Tomamos prestado el titulo de la maravillosa novela de Ernesto Sábato -una densa y surrealista narración de civilización y barbarie- para comentar estos últimos días de exaltación de héroes y de mudanza de sepulcros.
Sobre la delirante conmemoración oficialista del bicentenario de Ezequiel Zamora, recordemos que su hoy venerada Revolución Federal, fue una de las aventuras más sangrientas y sembradoras de miseria de nuestra historia. Zamora y su estado mayor de coroneles y capitanes analfabetas, perseguidores de gente blanca, tenían, a decir del historiador José Gil Fortoul, “…licencia para destruir, saquear y matar.” La pérdida de vidas en aquella cruenta gesta alcanzó a casi el 10% de la población del país, para concluir en un vergonzoso reparto de botín entre los bandos en contienda, convenido en el famoso Tratado de Coche de 1863.
La efemérides zamorana del 1 de febrero es también, casualmente, la fecha del nacimiento de Cecilio Acosta, notable escritor y humanista, perteneciente a la pléyade de ilustres civilistas del sedicioso siglo XIX venezolano, junto a Andrés Bello, Juan Vicente González y Fermín Toro. Inútil sería esperar que la ramplonería revolucionaria reconociese méritos al valor intelectual y cívico de Don Cecilio –un auténtico héroe sin fusil- para rendirle algún homenaje.
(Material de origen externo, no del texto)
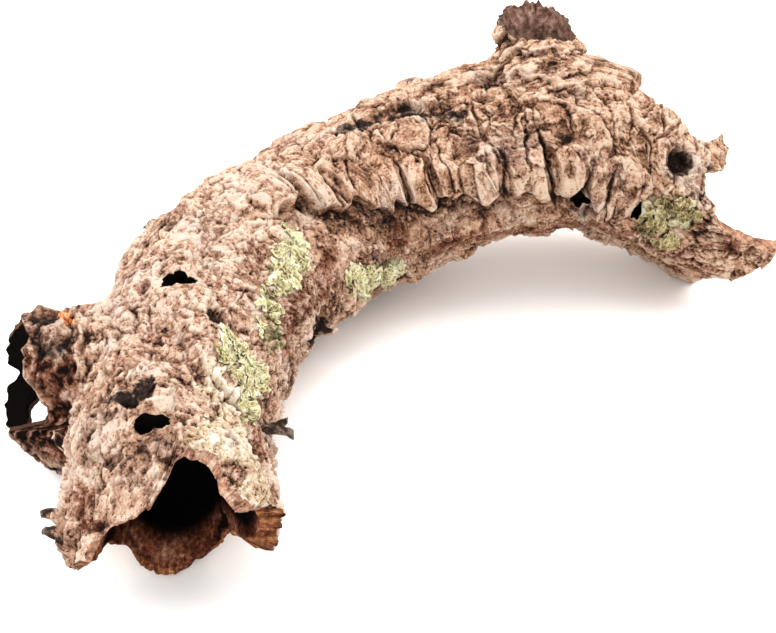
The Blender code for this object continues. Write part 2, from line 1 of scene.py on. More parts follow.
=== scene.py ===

En cuanto al reciente traslado de los restos de Fabricio Ojeda al Panteón Nacional, no sabemos si es reconocimiento por sus meses de lucha contra la dictadura de Pérez Jiménez o por la “gloria” de haber vestido el uniforme de la guerrilla castrista en los años 60. Pero nos sirve para exaltar la memoria de auténticos héroes de la resistencia contra la dictadura, como lo fuesen Leonardo Ruiz Pineda, Alberto Carnevali, Antonio Pinto Salinas o León Droz Blanco, demócratas insignes que rindieron sus vidas por la libertad de los venezolanos y que bien merecerían los honores del Panteón Nacional.